Starting from the line that contains "addPanels(addSeams());", copy every line exactly until the line that contains "obj.parent = None", which is also included.

· · · · · · ·

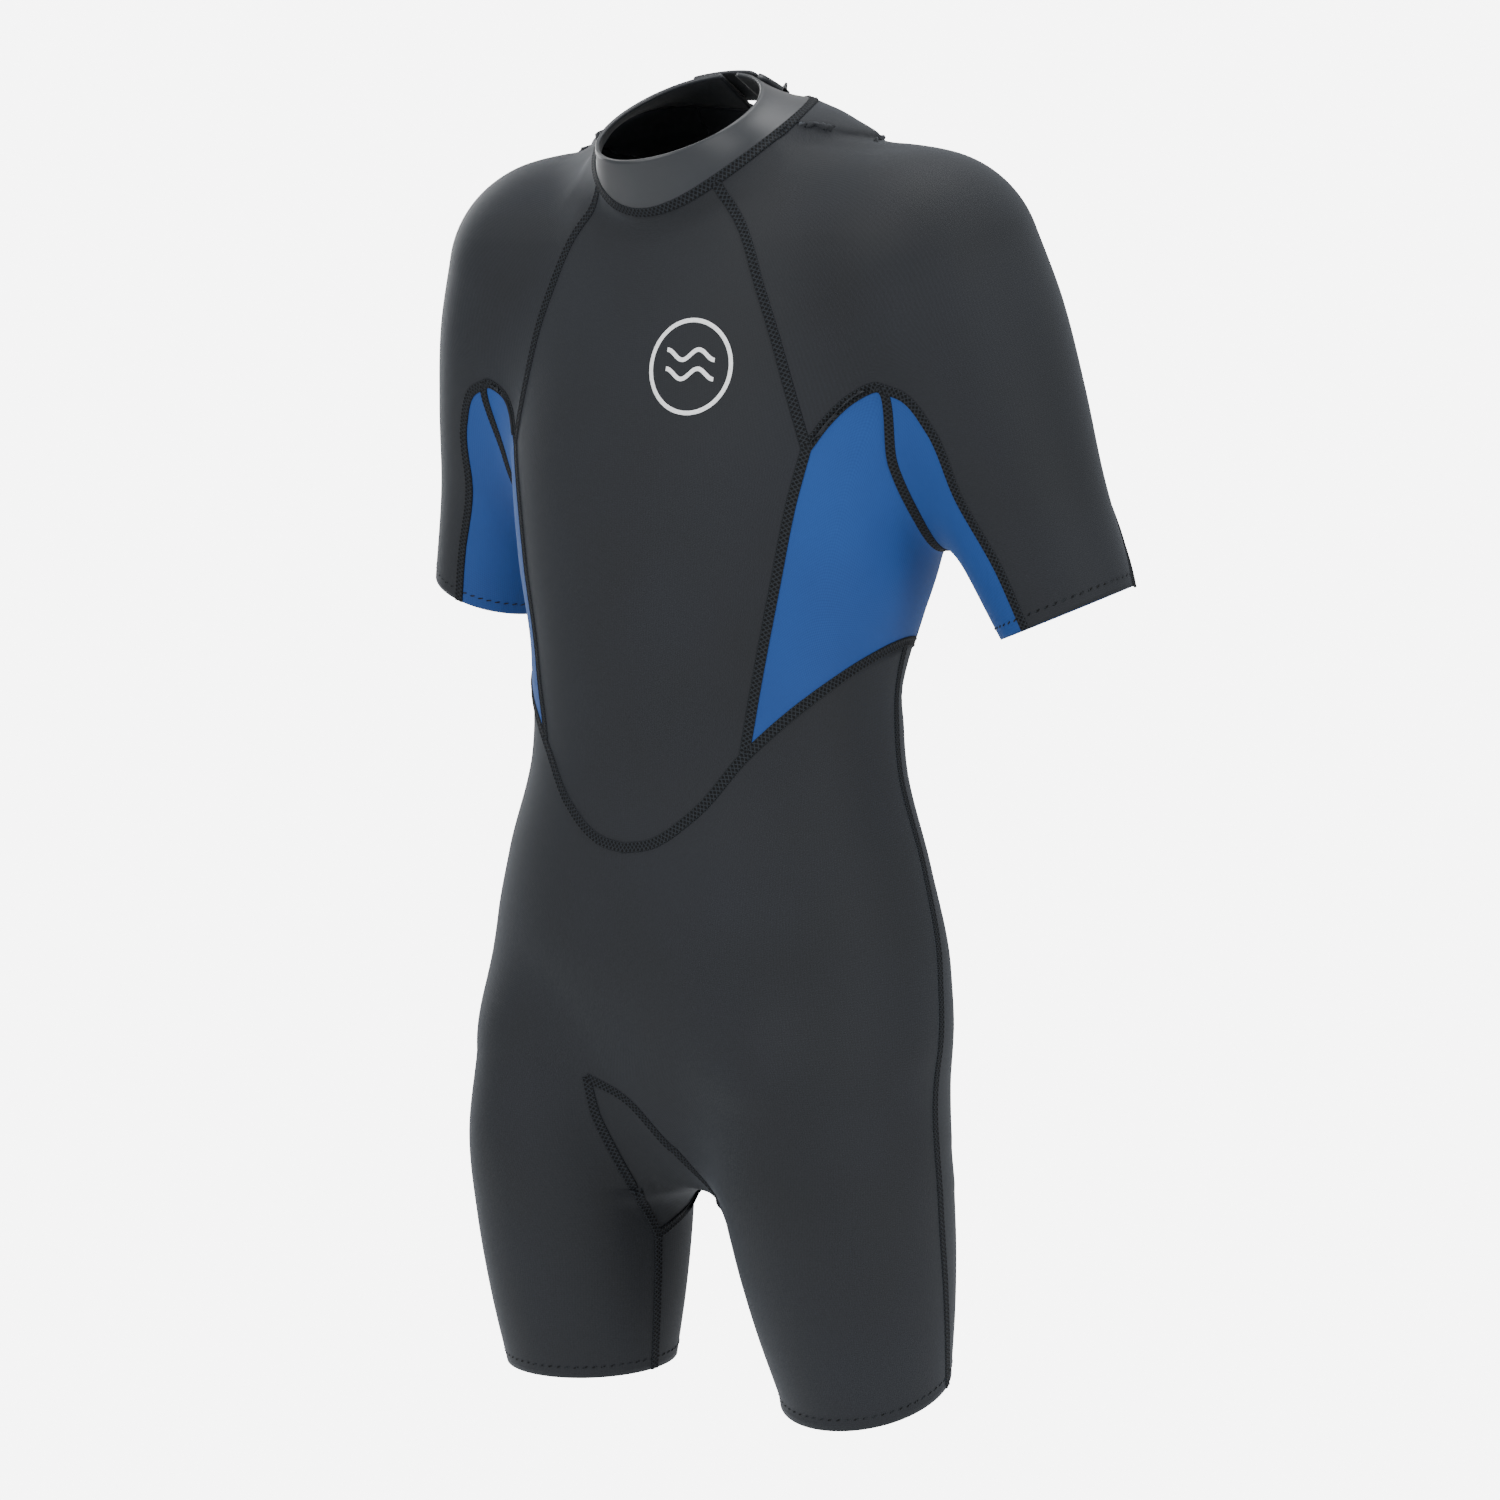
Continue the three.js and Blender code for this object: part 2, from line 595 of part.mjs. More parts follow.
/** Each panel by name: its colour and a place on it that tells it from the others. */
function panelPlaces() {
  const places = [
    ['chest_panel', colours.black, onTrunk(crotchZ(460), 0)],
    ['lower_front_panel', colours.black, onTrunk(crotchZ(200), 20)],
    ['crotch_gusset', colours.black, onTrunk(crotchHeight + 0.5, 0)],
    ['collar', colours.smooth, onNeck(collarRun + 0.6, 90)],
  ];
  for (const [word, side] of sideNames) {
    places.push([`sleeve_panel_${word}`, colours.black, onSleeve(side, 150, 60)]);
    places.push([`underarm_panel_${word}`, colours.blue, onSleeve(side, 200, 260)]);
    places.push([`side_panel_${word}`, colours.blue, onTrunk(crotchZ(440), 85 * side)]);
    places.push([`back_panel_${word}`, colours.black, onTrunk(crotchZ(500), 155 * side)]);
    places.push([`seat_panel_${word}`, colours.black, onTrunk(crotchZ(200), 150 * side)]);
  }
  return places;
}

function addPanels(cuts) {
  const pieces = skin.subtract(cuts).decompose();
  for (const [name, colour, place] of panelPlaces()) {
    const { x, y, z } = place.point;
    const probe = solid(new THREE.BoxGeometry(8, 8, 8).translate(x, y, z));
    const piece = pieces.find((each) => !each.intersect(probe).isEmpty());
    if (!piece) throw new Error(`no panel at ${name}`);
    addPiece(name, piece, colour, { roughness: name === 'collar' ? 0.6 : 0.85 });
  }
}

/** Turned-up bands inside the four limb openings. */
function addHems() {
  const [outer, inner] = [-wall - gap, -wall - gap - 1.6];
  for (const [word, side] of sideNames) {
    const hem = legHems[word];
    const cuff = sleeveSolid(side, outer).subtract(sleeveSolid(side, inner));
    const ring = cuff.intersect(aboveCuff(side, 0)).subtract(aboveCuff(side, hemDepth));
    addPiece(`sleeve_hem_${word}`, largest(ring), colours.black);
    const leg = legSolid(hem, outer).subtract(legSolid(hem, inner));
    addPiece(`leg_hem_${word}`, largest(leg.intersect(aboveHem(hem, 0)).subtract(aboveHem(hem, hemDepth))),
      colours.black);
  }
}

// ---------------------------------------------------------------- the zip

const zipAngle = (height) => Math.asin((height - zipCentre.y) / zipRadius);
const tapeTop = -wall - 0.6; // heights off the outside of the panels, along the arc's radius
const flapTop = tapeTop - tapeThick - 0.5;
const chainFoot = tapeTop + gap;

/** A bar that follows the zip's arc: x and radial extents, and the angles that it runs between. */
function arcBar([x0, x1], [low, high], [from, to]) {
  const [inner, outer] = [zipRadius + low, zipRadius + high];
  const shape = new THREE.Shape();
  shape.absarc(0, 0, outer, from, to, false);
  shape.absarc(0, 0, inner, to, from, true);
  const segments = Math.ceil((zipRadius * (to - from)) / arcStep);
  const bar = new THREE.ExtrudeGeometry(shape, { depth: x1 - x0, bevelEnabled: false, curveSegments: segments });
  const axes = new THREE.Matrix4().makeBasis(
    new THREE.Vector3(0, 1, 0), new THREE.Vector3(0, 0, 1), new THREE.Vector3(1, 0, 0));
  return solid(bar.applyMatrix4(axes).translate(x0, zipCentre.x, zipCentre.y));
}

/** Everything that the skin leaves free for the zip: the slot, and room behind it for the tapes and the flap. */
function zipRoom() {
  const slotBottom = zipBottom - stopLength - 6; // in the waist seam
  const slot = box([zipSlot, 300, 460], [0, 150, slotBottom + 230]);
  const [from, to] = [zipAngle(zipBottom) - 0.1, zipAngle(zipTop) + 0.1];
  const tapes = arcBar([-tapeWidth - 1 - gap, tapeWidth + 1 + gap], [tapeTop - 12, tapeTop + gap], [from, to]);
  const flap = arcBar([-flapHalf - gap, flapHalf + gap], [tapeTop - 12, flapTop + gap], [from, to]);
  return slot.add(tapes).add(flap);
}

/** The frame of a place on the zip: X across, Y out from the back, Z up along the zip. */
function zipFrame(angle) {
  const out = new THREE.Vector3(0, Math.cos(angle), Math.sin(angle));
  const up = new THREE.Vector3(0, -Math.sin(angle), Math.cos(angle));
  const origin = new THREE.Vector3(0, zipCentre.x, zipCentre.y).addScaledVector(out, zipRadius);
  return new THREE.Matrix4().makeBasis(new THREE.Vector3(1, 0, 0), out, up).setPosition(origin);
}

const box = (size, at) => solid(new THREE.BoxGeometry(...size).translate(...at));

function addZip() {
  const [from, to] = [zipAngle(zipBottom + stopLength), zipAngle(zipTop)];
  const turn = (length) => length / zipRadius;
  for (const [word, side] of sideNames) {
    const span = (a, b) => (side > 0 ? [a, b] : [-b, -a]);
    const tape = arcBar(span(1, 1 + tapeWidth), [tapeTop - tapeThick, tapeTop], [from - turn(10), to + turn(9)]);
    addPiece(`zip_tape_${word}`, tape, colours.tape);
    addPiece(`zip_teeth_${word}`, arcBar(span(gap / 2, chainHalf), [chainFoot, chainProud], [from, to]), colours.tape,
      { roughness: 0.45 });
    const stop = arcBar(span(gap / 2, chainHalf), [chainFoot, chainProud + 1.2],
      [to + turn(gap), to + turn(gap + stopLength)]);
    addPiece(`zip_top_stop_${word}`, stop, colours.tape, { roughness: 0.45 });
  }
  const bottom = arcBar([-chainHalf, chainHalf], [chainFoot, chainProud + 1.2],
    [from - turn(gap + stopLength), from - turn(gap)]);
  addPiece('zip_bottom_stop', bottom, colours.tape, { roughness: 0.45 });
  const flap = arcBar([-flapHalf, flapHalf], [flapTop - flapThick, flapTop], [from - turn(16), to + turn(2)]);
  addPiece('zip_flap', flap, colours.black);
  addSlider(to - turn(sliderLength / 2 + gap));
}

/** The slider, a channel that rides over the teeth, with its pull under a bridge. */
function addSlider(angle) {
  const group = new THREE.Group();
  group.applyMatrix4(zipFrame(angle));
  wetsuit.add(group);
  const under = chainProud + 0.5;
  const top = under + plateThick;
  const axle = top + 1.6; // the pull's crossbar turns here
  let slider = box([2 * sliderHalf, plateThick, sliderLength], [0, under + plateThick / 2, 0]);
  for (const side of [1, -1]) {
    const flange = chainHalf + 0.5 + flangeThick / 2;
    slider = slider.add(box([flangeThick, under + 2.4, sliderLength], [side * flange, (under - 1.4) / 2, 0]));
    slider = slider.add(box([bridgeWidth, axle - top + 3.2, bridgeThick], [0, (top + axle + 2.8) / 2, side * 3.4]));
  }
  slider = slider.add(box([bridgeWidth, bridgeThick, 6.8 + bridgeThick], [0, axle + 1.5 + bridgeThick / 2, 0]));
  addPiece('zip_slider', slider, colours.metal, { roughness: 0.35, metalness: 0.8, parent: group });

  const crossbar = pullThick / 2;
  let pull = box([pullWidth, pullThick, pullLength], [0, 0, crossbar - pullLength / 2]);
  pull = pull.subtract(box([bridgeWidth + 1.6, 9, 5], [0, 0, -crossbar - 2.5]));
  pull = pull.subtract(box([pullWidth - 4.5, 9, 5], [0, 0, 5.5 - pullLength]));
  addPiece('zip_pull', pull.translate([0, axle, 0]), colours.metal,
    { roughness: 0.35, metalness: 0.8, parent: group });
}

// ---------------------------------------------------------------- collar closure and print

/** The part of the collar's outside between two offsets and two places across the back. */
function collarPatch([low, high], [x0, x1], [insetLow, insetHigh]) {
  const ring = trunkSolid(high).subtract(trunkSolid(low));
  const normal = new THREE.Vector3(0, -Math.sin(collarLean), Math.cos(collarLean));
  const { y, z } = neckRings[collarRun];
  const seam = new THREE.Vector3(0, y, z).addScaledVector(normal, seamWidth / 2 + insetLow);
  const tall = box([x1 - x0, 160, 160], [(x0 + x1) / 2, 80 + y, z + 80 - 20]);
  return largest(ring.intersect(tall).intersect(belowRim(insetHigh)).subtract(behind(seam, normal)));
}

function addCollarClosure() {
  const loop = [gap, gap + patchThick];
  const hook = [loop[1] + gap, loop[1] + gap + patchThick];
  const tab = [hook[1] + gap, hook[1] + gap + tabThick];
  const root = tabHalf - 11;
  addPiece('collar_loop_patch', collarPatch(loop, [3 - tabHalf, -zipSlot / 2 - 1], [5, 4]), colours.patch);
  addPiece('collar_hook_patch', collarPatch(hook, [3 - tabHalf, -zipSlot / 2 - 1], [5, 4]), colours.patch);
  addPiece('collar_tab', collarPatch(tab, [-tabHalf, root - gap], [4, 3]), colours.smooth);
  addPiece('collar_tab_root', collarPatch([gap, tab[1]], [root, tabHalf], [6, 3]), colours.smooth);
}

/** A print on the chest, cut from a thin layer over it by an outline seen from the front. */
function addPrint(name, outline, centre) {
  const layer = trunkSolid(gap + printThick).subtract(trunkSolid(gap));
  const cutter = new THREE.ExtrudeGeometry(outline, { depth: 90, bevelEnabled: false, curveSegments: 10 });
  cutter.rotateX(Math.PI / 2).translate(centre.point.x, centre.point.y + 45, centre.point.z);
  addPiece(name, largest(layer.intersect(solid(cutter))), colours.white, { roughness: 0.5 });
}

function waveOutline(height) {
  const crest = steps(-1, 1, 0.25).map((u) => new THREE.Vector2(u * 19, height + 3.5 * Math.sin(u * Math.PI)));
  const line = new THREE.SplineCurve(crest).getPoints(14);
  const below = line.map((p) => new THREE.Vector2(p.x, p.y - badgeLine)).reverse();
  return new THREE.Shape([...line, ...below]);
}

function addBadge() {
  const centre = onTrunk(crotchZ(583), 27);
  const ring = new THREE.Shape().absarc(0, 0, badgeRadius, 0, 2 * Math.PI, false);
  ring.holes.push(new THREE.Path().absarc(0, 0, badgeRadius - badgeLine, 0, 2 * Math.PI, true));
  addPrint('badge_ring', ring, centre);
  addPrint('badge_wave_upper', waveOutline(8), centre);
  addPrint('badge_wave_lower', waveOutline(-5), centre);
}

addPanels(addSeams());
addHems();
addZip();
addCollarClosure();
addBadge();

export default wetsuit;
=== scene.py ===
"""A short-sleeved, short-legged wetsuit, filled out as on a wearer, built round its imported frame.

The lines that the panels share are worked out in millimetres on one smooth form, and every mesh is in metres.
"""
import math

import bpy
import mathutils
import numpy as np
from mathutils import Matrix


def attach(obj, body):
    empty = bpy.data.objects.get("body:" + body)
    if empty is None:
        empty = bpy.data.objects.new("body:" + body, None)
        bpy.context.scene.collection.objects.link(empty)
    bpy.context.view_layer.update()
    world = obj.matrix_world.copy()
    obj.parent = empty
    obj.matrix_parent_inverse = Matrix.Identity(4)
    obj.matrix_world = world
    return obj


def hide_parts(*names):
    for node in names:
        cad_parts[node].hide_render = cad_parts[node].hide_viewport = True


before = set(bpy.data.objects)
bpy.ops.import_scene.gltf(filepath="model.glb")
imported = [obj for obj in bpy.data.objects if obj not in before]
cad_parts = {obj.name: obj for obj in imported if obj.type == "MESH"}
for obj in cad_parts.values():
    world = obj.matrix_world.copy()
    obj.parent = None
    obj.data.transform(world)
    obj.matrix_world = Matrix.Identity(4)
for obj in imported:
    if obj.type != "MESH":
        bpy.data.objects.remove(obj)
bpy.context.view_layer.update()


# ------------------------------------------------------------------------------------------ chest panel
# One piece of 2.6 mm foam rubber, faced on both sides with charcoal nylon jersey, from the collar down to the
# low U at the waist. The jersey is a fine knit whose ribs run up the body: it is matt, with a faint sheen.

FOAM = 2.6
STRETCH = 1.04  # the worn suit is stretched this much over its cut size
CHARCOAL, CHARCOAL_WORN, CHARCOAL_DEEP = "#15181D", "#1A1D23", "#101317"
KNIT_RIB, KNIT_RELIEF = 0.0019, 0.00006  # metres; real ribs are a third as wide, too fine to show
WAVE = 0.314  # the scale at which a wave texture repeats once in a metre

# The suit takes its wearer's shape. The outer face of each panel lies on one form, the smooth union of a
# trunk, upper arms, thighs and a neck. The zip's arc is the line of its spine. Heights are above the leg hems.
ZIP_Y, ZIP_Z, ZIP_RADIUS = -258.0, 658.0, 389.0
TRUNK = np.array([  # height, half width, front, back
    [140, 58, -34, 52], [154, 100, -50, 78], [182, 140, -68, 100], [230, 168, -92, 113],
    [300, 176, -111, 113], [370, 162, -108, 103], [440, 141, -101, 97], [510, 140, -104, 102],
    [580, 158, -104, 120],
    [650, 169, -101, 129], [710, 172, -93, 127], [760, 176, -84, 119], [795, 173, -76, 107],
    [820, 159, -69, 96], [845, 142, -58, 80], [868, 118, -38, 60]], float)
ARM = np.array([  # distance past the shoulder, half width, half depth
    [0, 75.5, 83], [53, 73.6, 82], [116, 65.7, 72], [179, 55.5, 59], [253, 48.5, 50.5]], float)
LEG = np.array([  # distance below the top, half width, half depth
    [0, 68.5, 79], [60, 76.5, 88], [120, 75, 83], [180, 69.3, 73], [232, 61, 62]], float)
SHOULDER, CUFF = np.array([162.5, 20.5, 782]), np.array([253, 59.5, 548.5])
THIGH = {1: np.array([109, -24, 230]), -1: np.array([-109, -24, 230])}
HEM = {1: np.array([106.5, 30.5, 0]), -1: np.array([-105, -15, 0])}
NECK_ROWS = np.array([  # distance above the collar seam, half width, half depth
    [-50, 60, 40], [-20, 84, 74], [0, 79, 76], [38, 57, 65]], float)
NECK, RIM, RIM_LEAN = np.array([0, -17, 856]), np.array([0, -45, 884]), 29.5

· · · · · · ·

(THE COMPLETED TASK):
addPanels(addSeams());
addHems();
addZip();
addCollarClosure();
addBadge();

export default wetsuit;
=== scene.py ===
"""A short-sleeved, short-legged wetsuit, filled out as on a wearer, built round its imported frame.

The lines that the panels share are worked out in millimetres on one smooth form, and every mesh is in metres.
"""
import math

import bpy
import mathutils
import numpy as np
from mathutils import Matrix


def attach(obj, body):
    empty = bpy.data.objects.get("body:" + body)
    if empty is None:
        empty = bpy.data.objects.new("body:" + body, None)
        bpy.context.scene.collection.objects.link(empty)
    bpy.context.view_layer.update()
    world = obj.matrix_world.copy()
    obj.parent = empty
    obj.matrix_parent_inverse = Matrix.Identity(4)
    obj.matrix_world = world
    return obj


def hide_parts(*names):
    for node in names:
        cad_parts[node].hide_render = cad_parts[node].hide_viewport = True


before = set(bpy.data.objects)
bpy.ops.import_scene.gltf(filepath="model.glb")
imported = [obj for obj in bpy.data.objects if obj not in before]
cad_parts = {obj.name: obj for obj in imported if obj.type == "MESH"}
for obj in cad_parts.values():
    world = obj.matrix_world.copy()
    obj.parent = None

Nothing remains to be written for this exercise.